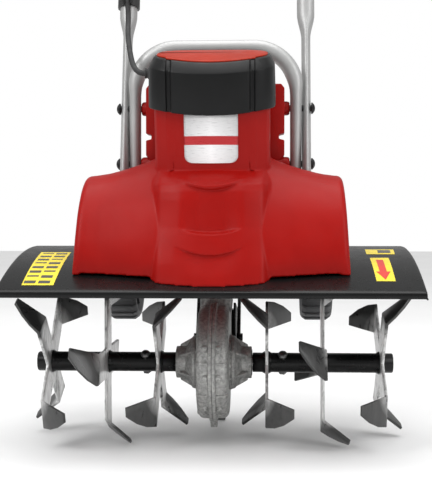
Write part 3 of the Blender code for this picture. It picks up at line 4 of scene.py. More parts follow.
import bmesh
import bpy
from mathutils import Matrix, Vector

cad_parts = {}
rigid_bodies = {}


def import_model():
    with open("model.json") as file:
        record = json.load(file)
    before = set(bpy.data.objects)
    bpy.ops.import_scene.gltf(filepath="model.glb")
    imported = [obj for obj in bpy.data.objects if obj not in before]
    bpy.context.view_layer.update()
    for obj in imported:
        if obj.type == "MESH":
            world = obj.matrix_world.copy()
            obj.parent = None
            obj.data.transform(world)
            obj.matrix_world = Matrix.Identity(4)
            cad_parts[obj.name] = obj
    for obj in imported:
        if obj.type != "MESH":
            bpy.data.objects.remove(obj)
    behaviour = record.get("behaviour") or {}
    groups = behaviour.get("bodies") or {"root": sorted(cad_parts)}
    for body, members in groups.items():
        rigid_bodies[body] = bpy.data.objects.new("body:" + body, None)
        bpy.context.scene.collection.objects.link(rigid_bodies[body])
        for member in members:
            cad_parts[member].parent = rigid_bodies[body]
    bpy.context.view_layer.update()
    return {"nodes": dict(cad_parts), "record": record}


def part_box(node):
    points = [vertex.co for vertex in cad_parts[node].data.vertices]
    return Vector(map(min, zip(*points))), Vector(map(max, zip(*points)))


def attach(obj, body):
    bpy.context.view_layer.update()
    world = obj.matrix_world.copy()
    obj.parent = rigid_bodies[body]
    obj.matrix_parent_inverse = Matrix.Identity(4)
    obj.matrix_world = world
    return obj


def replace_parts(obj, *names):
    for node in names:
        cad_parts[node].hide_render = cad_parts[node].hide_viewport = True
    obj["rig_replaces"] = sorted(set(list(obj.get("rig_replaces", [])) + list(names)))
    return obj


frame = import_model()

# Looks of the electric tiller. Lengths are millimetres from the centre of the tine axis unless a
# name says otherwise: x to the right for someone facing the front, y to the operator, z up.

MM = 0.001
RECORD = frame["record"]
JOINTS = {joint["name"]: joint for joint in RECORD["behaviour"]["joints"]}
BODY_OF = {
    node: body for body, nodes in RECORD["behaviour"]["bodies"].items() for node in nodes
}
SLOT_OF = {part["node"]: part["material_slot"] for part in RECORD["subparts"]}
AXIS = Vector(JOINTS["tine_rotor_spin"]["pos_m"])
FOLD_AT = (Vector(JOINTS["handle_fold"]["pos_m"]) - AXIS) / MM

TILT = math.radians(14.0)
MOTOR_OFFSET = 42.4
LEAN = math.radians(11.8)
UPPER_LEAN = math.radians(48.0)
TUBE_FOOT = (22.0, 222.0)
BEND_CORNER = (79.1, 495.0)
TUBE_RADIUS = 10.75
LOWER_TUBE_X = 109.6
UPPER_TUBE_X = 99.2
GRIP_X = 160.0
GRIP_LENGTH = 112
LEG_X = 96.8
LOOP_Y = 27.0
GUARD_HALF = 232.0
GUARD_CREST_Y = 85.0
GUARD_CREST_Z = 136.0
GUARD_FRONT_FALL = 956.0
GUARD_REAR_FALL = 5.0
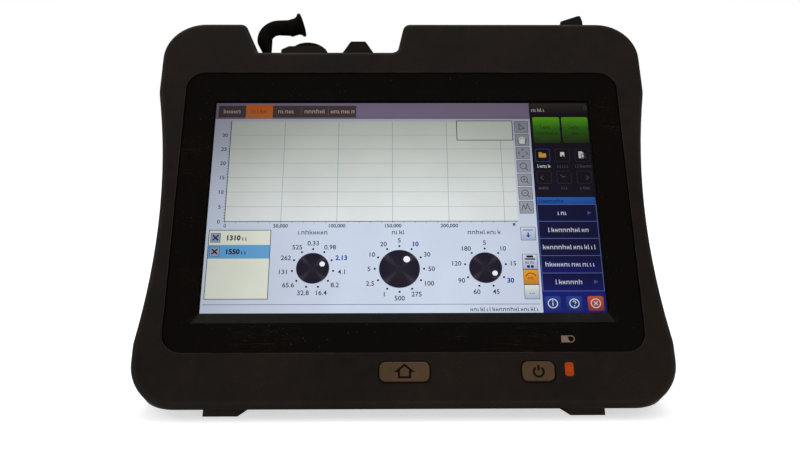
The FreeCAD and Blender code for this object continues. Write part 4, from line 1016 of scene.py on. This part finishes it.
    def piece(self, name: str, body: str, finish: Finish, thick: float = 0.0) -> Object:
        """Turn the shapes into one object.

        Args:
            name: the piece's name.
            body: the CAD body it rides on.
            finish: its finish.
            thick: how far the shapes are raised into solids, in millimetres.

        Returns:
            The finished object.
        """
        if thick > 0:
            bmesh.ops.solidify(self.mesh, geom=self.mesh.faces[:], thickness=-thick * MM)
        mesh = bpy.data.meshes.new(name)
        self.mesh.to_mesh(mesh)
        self.mesh.free()
        mesh.materials.append(finish.material())
        made = linked(name, mesh)
        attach(made, body)
        LOG.info("%s: %d faces", name, len(mesh.polygons))
        return made


# ---- the screen's picture
@dataclass(frozen=True)
class Dial:
    """One round control of the picture: where it is, its numbers and the one that is chosen."""

    middle: Point
    radius: float
    labels: tuple[str, ...]
    chosen: int
    knob: Point
    title: float
    title_height: float = -12.6
    figure: float = 1.9
    dot_gap: float = 1.8
    side_gap: float = 3.4
    digit_gap: float = 0.62
    top_gap: float = 4.3
    gleam_half: float = 16.0
    rim: float = 0.25
    dot: float = 0.42
    knob_share: float = 0.17
    bold: float = 0.035

    def draw(self, art: Drawing) -> None:
        """Draw the dial, its dots and its numbers.

        Args:
            art: the drawing to add to.
        """
        x, z = self.middle
        art.disc(self.middle, self.radius + self.rim, Ink.DIAL_EDGE, 1)
        art.disc(self.middle, self.radius, Ink.DIAL, 2, rim=Ink.DIAL_RIM)
        for turn in range(45, 360, 90):
            first, crest, last = (polar(self.middle, self.radius, turn + side * self.gleam_half)
                                  for side in (-1, 0, 1))
            art.patch([self.middle, first, crest], [Ink.DIAL, Ink.DIAL_RIM, Ink.DIAL_SHEEN], 3)
            art.patch([self.middle, crest, last], [Ink.DIAL, Ink.DIAL_SHEEN, Ink.DIAL_RIM], 3)
        art.disc((x + self.knob[0], z + self.knob[1]), self.knob_share * self.radius, Ink.KNOB, 4)
        for index, label in enumerate(self.labels):
            turn = 90 - 360 * index / len(self.labels)
            art.disc(polar(self.middle, self.radius + self.dot_gap, turn), self.dot, Ink.DIAL, 1)
            way = polar((0.0, 0.0), 1.0, turn)
            wide = self.radius + self.side_gap + self.digit_gap * len(label)
            high = self.radius + self.top_gap
            ink, weight = (Ink.CHOSEN, self.bold) if index == self.chosen else (Ink.NUMBER, art.plain_weight)
            art.number(label, (x + way[0] * wide, z + way[1] * high), self.figure, ink, 1, weight)
        art.word((x, self.title_height), self.title, self.figure, Ink.WORD, 1)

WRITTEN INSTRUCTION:
Print the whole listing exactly as it is.

WRITTEN RESPONSE:
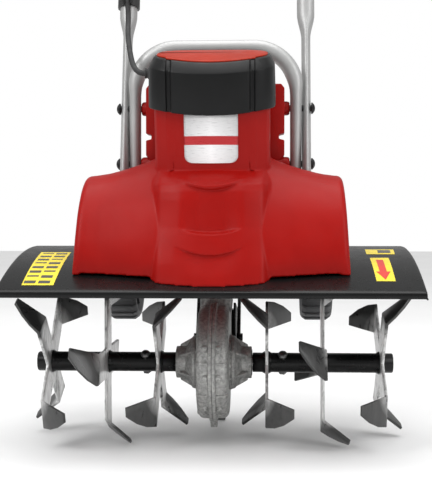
Write part 3 of the Blender code for this picture. It picks up at line 4 of scene.py. More parts follow.
import bmesh
import bpy
from mathutils import Matrix, Vector

cad_parts = {}
rigid_bodies = {}


def import_model():
    with open("model.json") as file:
        record = json.load(file)
    before = set(bpy.data.objects)
    bpy.ops.import_scene.gltf(filepath="model.glb")
    imported = [obj for obj in bpy.data.objects if obj not in before]
    bpy.context.view_layer.update()
    for obj in imported:
        if obj.type == "MESH":
            world = obj.matrix_world.copy()
            obj.parent = None
            obj.data.transform(world)
            obj.matrix_world = Matrix.Identity(4)
            cad_parts[obj.name] = obj
    for obj in imported:
        if obj.type != "MESH":
            bpy.data.objects.remove(obj)
    behaviour = record.get("behaviour") or {}
    groups = behaviour.get("bodies") or {"root": sorted(cad_parts)}
    for body, members in groups.items():
        rigid_bodies[body] = bpy.data.objects.new("body:" + body, None)
        bpy.context.scene.collection.objects.link(rigid_bodies[body])
        for member in members:
            cad_parts[member].parent = rigid_bodies[body]
    bpy.context.view_layer.update()
    return {"nodes": dict(cad_parts), "record": record}


def part_box(node):
    points = [vertex.co for vertex in cad_parts[node].data.vertices]
    return Vector(map(min, zip(*points))), Vector(map(max, zip(*points)))


def attach(obj, body):
    bpy.context.view_layer.update()
    world = obj.matrix_world.copy()
    obj.parent = rigid_bodies[body]
    obj.matrix_parent_inverse = Matrix.Identity(4)
    obj.matrix_world = world
    return obj


def replace_parts(obj, *names):
    for node in names:
        cad_parts[node].hide_render = cad_parts[node].hide_viewport = True
    obj["rig_replaces"] = sorted(set(list(obj.get("rig_replaces", [])) + list(names)))
    return obj


frame = import_model()

# Looks of the electric tiller. Lengths are millimetres from the centre of the tine axis unless a
# name says otherwise: x to the right for someone facing the front, y to the operator, z up.

MM = 0.001
RECORD = frame["record"]
JOINTS = {joint["name"]: joint for joint in RECORD["behaviour"]["joints"]}
BODY_OF = {
    node: body for body, nodes in RECORD["behaviour"]["bodies"].items() for node in nodes
}
SLOT_OF = {part["node"]: part["material_slot"] for part in RECORD["subparts"]}
AXIS = Vector(JOINTS["tine_rotor_spin"]["pos_m"])
FOLD_AT = (Vector(JOINTS["handle_fold"]["pos_m"]) - AXIS) / MM

TILT = math.radians(14.0)
MOTOR_OFFSET = 42.4
LEAN = math.radians(11.8)
UPPER_LEAN = math.radians(48.0)
TUBE_FOOT = (22.0, 222.0)
BEND_CORNER = (79.1, 495.0)
TUBE_RADIUS = 10.75
LOWER_TUBE_X = 109.6
UPPER_TUBE_X = 99.2
GRIP_X = 160.0
GRIP_LENGTH = 112
LEG_X = 96.8
LOOP_Y = 27.0
GUARD_HALF = 232.0
GUARD_CREST_Y = 85.0
GUARD_CREST_Z = 136.0
GUARD_FRONT_FALL = 956.0
GUARD_REAR_FALL = 5.0
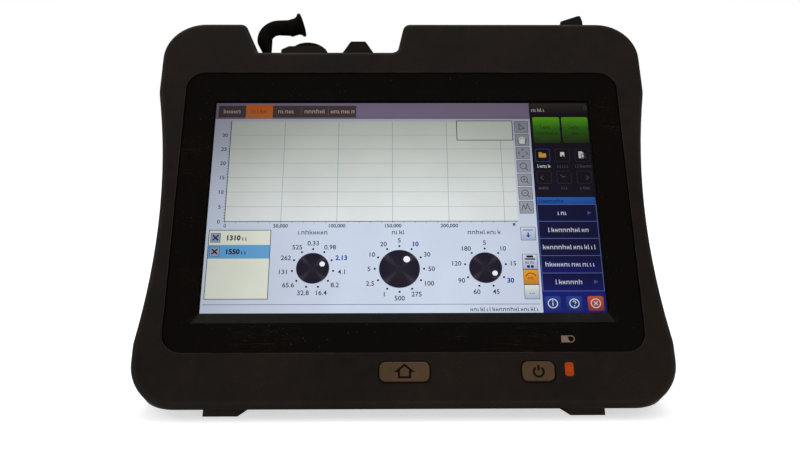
The FreeCAD and Blender code for this object continues. Write part 4, from line 1016 of scene.py on. This part finishes it.
    def piece(self, name: str, body: str, finish: Finish, thick: float = 0.0) -> Object:
        """Turn the shapes into one object.

        Args:
            name: the piece's name.
            body: the CAD body it rides on.
            finish: its finish.
            thick: how far the shapes are raised into solids, in millimetres.

        Returns:
            The finished object.
        """
        if thick > 0:
            bmesh.ops.solidify(self.mesh, geom=self.mesh.faces[:], thickness=-thick * MM)
        mesh = bpy.data.meshes.new(name)
        self.mesh.to_mesh(mesh)
        self.mesh.free()
        mesh.materials.append(finish.material())
        made = linked(name, mesh)
        attach(made, body)
        LOG.info("%s: %d faces", name, len(mesh.polygons))
        return made


# ---- the screen's picture
@dataclass(frozen=True)
class Dial:
    """One round control of the picture: where it is, its numbers and the one that is chosen."""

    middle: Point
    radius: float
    labels: tuple[str, ...]
    chosen: int
    knob: Point
    title: float
    title_height: float = -12.6
    figure: float = 1.9
    dot_gap: float = 1.8
    side_gap: float = 3.4
    digit_gap: float = 0.62
    top_gap: float = 4.3
    gleam_half: float = 16.0
    rim: float = 0.25
    dot: float = 0.42
    knob_share: float = 0.17
    bold: float = 0.035

    def draw(self, art: Drawing) -> None:
        """Draw the dial, its dots and its numbers.

        Args:
            art: the drawing to add to.
        """
        x, z = self.middle
        art.disc(self.middle, self.radius + self.rim, Ink.DIAL_EDGE, 1)
        art.disc(self.middle, self.radius, Ink.DIAL, 2, rim=Ink.DIAL_RIM)
        for turn in range(45, 360, 90):
            first, crest, last = (polar(self.middle, self.radius, turn + side * self.gleam_half)
                                  for side in (-1, 0, 1))
            art.patch([self.middle, first, crest], [Ink.DIAL, Ink.DIAL_RIM, Ink.DIAL_SHEEN], 3)
            art.patch([self.middle, crest, last], [Ink.DIAL, Ink.DIAL_SHEEN, Ink.DIAL_RIM], 3)
        art.disc((x + self.knob[0], z + self.knob[1]), self.knob_share * self.radius, Ink.KNOB, 4)
        for index, label in enumerate(self.labels):
            turn = 90 - 360 * index / len(self.labels)
            art.disc(polar(self.middle, self.radius + self.dot_gap, turn), self.dot, Ink.DIAL, 1)
            way = polar((0.0, 0.0), 1.0, turn)
            wide = self.radius + self.side_gap + self.digit_gap * len(label)
            high = self.radius + self.top_gap
            ink, weight = (Ink.CHOSEN, self.bold) if index == self.chosen else (Ink.NUMBER, art.plain_weight)
            art.number(label, (x + way[0] * wide, z + way[1] * high), self.figure, ink, 1, weight)
        art.word((x, self.title_height), self.title, self.figure, Ink.WORD, 1)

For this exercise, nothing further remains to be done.